Sunday, September 27, 2009
The Church of Latter Day Dicks
io9 posted an interesting article recently which wondered aloud (or illuminated upon a monitor), "What if Philip K Dick was worshiped as a prophet instead of L Ron Hubbard?" I think it was Thomas Disch who first wondered this in print.
Apparently this topic came up after Humphrey, a member over at whyweprotest.net, wrote this:
"Why then, is the only going science-fiction author cult of personality devoted to -- of all people -- L Ron Hubbard?! If Scientology were pretty much exactly the same but centered around Philip K Dick, my god -- I'd want in, for his secret scriptures! The lectures on cosmogony! The resonant gnostic insights that made PKD's work so mythic!"
I scanned the thread and it's kind of interesting that most commenters just go off on L Ron, rather than speculate on what a religion based on Dick's religious ideas would look like.
Perhaps no one can imagine what a religion based on Dick's religious speculations would look like because Dick's religious speculations fail to form a stable foundation for belief. I'm pressed for time, but want desperately to avoid this blog becoming a mere aggregator of PKD items from the intertoobz. So,if you will indulge me briefly, let me riff a little off of this in hopes of getting a discussion started in the comments. This speculation about what a Dickian religion might look like is, I think, what Obama might call a 'teachable moment.' Can we agree that Christianity (think here of a particularly formal variety like Catholicism) primarily offers spiritual certainty, providing a specific narrative (virgin birth, crucifixion, resurrection) as well as objects and architecture that invite the faithful to interact with divinity in some way (Eucharist, rosary beads, cathedrals)? These concepts and rituals are incredibly important, and they must remain unchanged by time, for this stasis imparts significance and meaning to them.

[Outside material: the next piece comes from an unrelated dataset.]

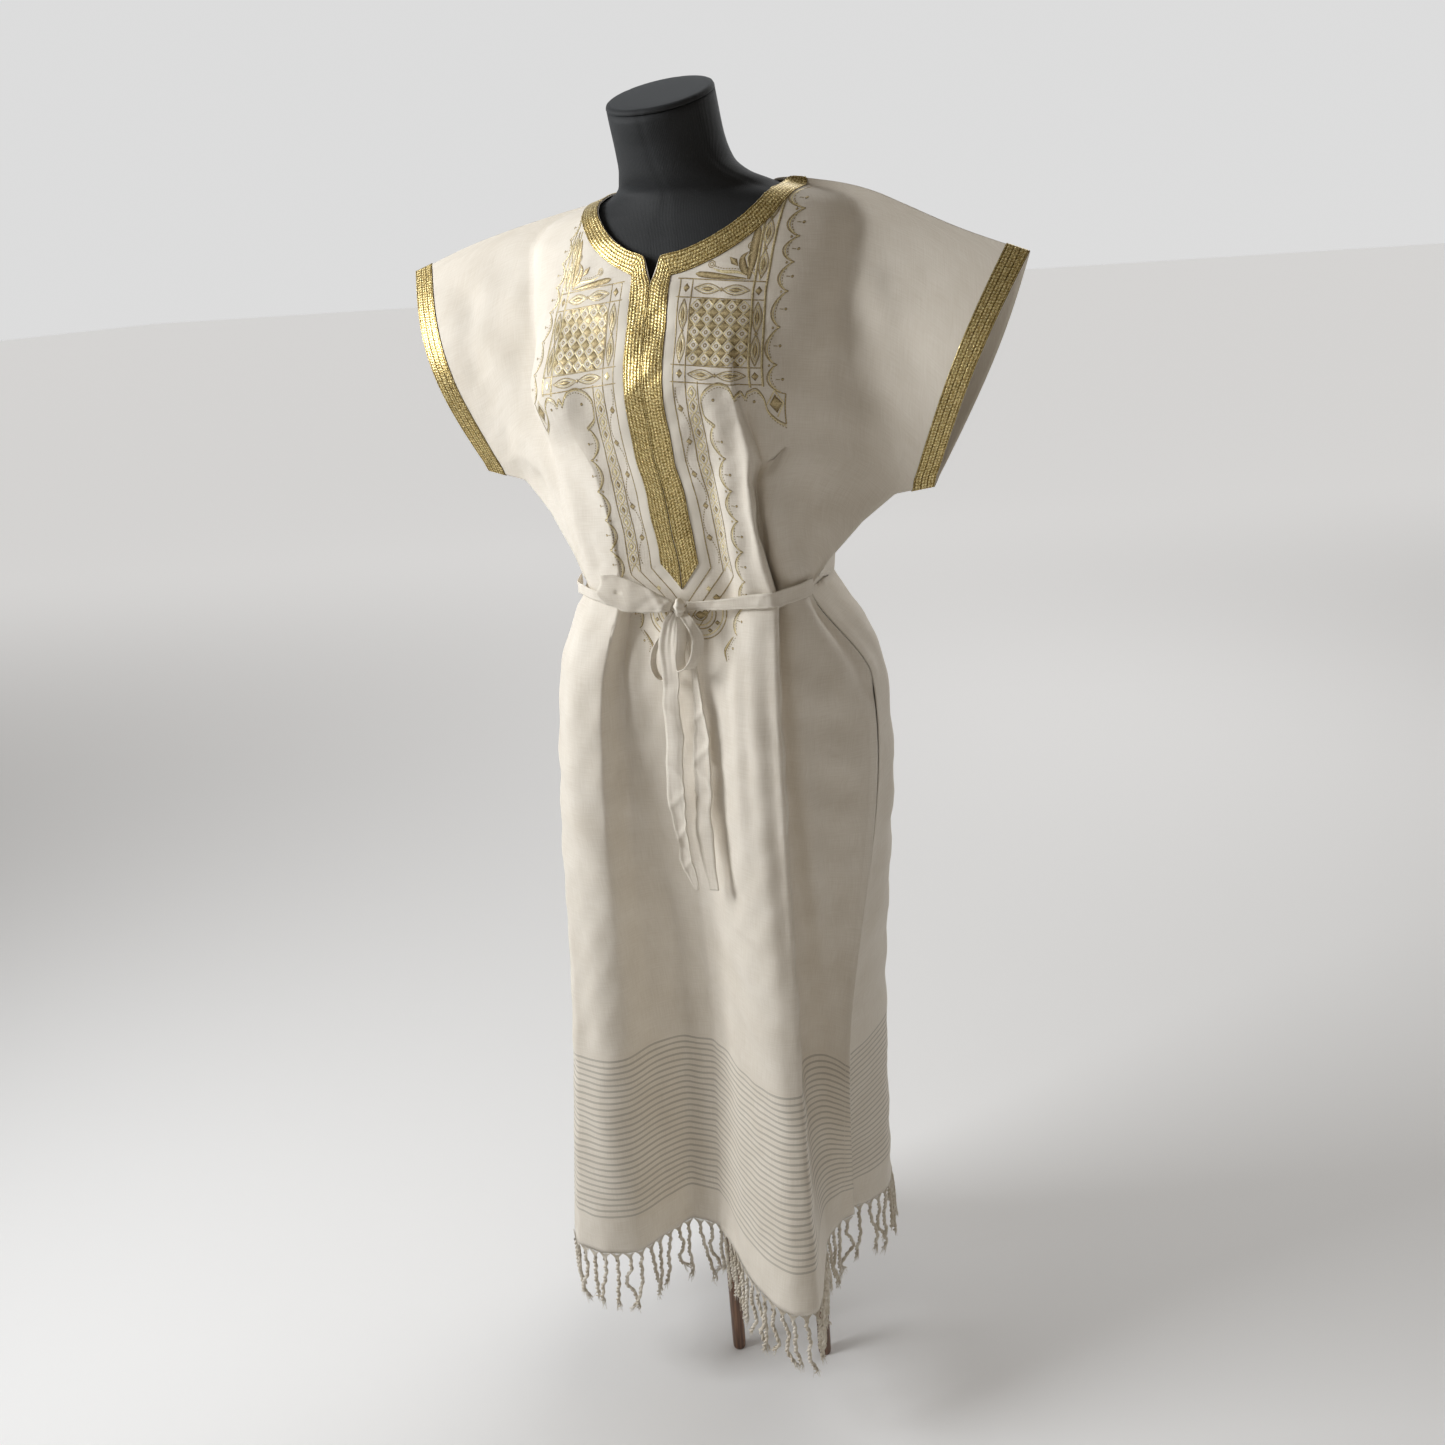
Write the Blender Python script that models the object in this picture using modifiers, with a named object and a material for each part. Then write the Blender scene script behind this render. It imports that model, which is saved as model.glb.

On the other hand, Dick's religious speculations offer no coherent narrative resolution; that is, they go on and on, as each cosmological model is supplanted by the next. Often in Dick's novels as well as the little I've read of the Exegesis, it's as if Dick is jamming, playing with the basic elements of religion improvisationally. Imagine Sunday Mass like a Sousa march, each part of the band/congregation plays a role and together in complex combination they make meaning, creating a stable matrix of interdependent elements that can provide certainty, and through this, and the faith that this bedrock engenders, find refuge from the storm.
In novels like Maze of Death, The Three Stigmata of Palmer Eldritch, VALIS, The Divine Invasion, and even in his own frantic writings in the Exegesis, Dick 'plays' these religious concepts like a Coltrane solo, rapidly combining, shattering, and recombining, these elements, with disorienting finesse.
"Not only would it have actually valuable books, it would be a much kinder, gentler cult... though even a PKD cult might run into the same problems Scientology is having trying to keep their upper-level materials secret in the Internet age... in fact, it would be worse for a PKD cult, because unlike the poisonous barbiturate-drenched Hubbard scrawl, people would -want- these materials! Yaaa"
If PKD has taught me anything it's that religion (at least as I think of it) is to be found in our search, and not the answers we find. Perhaps a central tenet of 'Dickism' would be that you have to imagine the Universe working in a completely new and innovative way every day. Each day we would completely change our worldview and our understanding of our basic relationship with the cosmos. It'd be easy... for the first week.